Your instructions.
Please copy the lines below exactly, from the first one through the line showing "return [block.facing(side).grown() for".
○ ○ ○ ○
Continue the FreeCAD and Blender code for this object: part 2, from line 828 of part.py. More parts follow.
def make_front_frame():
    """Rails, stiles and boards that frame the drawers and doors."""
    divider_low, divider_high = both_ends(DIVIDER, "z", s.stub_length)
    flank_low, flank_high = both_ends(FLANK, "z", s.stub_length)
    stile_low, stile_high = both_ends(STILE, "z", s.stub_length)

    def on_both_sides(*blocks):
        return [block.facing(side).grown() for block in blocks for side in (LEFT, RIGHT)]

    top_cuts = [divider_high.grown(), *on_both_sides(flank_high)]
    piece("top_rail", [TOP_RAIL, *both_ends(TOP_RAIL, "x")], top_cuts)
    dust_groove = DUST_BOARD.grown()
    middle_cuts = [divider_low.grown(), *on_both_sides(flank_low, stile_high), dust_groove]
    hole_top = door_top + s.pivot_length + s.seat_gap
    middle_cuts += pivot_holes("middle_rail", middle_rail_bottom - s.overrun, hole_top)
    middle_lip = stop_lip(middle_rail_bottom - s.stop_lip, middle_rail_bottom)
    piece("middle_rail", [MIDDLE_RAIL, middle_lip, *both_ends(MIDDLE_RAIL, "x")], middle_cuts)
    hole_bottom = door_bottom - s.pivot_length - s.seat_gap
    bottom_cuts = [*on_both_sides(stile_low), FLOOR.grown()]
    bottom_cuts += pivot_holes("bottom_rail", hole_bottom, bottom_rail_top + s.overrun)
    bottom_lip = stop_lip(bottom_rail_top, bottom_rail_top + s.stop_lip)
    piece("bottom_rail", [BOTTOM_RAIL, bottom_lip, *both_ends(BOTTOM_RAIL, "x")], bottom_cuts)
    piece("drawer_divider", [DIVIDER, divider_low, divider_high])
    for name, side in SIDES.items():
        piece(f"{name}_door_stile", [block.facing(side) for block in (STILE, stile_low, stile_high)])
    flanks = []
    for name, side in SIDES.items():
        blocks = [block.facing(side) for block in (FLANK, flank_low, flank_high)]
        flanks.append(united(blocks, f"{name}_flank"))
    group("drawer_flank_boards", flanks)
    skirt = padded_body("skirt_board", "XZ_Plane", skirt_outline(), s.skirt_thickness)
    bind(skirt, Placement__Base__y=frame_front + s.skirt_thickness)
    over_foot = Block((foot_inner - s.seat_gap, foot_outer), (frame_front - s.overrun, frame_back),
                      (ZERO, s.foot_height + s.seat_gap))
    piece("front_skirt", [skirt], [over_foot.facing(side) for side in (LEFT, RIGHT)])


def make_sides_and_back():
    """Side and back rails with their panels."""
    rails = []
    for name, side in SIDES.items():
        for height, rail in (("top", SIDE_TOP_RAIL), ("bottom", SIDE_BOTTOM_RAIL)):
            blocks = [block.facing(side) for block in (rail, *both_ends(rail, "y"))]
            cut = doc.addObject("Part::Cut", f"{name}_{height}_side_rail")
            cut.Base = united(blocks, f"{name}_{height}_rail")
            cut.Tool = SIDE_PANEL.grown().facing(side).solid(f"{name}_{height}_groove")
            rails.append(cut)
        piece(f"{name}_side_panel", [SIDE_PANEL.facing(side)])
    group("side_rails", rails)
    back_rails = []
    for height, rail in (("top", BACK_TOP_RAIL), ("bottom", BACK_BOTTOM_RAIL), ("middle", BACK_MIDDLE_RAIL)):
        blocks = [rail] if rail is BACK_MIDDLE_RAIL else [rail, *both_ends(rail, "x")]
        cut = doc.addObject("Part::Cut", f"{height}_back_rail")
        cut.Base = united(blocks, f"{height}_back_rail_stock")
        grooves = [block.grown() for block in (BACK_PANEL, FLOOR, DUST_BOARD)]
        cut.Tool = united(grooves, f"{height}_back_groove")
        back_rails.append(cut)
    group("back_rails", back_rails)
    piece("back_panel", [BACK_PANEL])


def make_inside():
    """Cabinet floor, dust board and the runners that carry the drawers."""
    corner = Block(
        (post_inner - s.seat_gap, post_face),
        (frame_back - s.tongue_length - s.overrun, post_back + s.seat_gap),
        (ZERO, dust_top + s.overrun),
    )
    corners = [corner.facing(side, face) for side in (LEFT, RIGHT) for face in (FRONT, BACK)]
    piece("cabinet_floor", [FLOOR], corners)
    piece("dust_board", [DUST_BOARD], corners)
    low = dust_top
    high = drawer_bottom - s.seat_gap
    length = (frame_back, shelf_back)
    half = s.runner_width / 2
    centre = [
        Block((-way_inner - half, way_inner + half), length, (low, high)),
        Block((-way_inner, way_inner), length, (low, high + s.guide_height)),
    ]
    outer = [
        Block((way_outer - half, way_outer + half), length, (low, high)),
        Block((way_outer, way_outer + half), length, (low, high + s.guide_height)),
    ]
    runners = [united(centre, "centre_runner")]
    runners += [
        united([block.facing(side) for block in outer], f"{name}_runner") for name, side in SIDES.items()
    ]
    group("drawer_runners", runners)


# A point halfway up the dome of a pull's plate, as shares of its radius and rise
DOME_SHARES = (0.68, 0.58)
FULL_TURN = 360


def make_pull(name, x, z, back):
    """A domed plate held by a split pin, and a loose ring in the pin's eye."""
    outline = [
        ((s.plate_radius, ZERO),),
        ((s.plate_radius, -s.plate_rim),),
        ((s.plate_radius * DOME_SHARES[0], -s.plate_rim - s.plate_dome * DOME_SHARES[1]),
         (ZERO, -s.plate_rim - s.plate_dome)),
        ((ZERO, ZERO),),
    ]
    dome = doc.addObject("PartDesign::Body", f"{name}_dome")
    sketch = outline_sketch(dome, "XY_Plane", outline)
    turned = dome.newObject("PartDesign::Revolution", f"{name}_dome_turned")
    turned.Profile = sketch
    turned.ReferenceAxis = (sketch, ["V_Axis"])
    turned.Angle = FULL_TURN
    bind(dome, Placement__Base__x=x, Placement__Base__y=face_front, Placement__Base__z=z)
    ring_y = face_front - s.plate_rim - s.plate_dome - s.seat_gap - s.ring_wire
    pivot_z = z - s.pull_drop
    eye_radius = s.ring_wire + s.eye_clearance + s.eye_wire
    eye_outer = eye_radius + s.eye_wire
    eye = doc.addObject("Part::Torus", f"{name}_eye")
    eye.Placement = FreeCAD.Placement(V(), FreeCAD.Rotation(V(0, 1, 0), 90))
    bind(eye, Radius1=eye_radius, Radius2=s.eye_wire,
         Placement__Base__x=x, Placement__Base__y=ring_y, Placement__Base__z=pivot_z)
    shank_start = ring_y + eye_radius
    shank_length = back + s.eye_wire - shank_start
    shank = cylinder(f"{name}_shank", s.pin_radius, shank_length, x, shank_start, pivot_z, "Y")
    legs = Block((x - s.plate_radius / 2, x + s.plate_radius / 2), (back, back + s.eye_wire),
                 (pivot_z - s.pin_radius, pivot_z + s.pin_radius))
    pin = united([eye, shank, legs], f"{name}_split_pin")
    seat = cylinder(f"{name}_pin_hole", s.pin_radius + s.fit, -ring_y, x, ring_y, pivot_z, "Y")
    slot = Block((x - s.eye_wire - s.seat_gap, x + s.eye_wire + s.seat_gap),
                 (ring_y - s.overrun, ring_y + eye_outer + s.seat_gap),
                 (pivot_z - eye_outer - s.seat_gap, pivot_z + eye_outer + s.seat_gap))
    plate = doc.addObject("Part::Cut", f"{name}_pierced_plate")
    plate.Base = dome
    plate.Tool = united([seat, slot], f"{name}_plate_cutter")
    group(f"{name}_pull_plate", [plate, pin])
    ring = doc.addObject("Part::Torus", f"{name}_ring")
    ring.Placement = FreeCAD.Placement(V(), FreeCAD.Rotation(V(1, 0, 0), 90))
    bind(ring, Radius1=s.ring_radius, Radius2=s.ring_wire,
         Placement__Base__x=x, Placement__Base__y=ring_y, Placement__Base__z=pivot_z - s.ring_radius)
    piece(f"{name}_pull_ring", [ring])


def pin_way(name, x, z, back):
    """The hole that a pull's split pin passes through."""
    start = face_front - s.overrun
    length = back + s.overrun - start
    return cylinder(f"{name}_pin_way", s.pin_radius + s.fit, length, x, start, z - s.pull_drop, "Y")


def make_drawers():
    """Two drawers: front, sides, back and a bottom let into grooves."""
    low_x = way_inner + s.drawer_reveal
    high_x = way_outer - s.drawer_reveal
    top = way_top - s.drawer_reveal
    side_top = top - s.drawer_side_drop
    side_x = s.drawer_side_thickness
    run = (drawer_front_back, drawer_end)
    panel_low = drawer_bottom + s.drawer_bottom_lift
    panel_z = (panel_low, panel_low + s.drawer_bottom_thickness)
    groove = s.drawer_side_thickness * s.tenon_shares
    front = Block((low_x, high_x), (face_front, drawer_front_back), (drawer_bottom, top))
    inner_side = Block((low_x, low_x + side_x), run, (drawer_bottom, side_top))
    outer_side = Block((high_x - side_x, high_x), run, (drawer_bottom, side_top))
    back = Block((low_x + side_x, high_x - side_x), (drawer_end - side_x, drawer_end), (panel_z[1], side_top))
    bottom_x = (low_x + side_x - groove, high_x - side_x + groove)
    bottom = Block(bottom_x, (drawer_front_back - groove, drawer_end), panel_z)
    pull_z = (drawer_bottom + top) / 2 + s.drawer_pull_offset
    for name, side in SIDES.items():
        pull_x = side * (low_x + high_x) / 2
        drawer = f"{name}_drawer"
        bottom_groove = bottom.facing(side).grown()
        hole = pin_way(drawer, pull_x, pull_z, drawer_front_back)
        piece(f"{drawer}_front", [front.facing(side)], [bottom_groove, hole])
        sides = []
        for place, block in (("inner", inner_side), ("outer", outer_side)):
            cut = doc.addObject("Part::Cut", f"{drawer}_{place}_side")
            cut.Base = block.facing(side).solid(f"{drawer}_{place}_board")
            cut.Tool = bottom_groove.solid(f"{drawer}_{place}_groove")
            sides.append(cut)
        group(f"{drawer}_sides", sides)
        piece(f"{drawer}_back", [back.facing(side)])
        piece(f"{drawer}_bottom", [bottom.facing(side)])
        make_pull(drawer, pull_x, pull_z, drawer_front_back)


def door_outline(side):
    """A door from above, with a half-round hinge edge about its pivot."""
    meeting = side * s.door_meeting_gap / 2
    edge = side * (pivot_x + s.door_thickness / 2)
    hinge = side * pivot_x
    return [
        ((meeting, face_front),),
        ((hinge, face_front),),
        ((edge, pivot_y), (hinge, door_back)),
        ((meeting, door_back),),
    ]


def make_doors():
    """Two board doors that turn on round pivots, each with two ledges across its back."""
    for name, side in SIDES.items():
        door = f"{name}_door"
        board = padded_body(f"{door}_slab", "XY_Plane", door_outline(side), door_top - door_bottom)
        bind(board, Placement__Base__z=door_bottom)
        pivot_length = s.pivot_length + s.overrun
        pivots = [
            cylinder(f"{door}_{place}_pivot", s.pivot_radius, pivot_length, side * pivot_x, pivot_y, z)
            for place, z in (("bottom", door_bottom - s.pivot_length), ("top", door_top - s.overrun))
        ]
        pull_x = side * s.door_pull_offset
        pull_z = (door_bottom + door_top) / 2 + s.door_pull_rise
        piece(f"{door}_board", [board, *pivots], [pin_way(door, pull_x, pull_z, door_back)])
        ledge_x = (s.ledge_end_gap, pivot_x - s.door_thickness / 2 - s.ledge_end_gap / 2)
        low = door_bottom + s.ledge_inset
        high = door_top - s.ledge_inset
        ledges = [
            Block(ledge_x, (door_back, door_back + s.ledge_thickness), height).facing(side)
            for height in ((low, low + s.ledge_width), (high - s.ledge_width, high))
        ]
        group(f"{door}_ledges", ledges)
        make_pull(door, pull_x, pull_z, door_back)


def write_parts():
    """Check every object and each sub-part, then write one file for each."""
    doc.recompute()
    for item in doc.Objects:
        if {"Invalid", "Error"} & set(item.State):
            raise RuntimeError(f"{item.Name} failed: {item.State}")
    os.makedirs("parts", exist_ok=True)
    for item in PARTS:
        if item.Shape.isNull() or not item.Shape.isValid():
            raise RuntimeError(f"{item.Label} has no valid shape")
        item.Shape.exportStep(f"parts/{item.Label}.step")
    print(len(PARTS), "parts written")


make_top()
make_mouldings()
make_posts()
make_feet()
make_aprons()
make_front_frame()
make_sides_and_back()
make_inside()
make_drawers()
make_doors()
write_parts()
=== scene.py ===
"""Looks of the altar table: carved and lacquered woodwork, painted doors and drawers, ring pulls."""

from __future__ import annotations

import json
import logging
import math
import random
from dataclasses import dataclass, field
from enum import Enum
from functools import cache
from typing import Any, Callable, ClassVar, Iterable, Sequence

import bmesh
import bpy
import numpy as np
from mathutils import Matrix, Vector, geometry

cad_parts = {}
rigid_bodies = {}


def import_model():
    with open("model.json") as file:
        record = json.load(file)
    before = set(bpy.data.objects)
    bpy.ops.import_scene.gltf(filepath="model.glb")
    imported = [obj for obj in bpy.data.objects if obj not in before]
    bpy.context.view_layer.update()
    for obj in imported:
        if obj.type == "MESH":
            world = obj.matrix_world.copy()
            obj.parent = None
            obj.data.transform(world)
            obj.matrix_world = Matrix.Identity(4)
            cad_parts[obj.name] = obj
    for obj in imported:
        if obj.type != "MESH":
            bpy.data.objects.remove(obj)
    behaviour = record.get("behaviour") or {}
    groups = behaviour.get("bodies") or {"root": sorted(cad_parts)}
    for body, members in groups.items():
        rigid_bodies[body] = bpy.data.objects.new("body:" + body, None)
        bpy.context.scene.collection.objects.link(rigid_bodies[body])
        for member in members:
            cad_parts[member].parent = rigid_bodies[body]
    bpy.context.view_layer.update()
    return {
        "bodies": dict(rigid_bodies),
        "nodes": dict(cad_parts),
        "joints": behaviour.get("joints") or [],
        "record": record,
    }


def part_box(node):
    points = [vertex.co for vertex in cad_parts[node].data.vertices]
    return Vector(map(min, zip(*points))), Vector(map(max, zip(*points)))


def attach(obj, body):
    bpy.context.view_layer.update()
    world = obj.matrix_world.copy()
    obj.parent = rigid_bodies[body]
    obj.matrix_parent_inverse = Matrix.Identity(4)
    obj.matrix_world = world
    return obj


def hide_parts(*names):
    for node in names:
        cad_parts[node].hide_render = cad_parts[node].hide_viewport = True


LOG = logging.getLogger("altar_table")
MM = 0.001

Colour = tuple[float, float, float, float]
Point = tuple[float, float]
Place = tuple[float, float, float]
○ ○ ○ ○
Full response.
Continue the FreeCAD and Blender code for this object: part 2, from line 828 of part.py. More parts follow.
def make_front_frame():
    """Rails, stiles and boards that frame the drawers and doors."""
    divider_low, divider_high = both_ends(DIVIDER, "z", s.stub_length)
    flank_low, flank_high = both_ends(FLANK, "z", s.stub_length)
    stile_low, stile_high = both_ends(STILE, "z", s.stub_length)

    def on_both_sides(*blocks):
        return [block.facing(side).grown() for block in blocks for side in (LEFT, RIGHT)]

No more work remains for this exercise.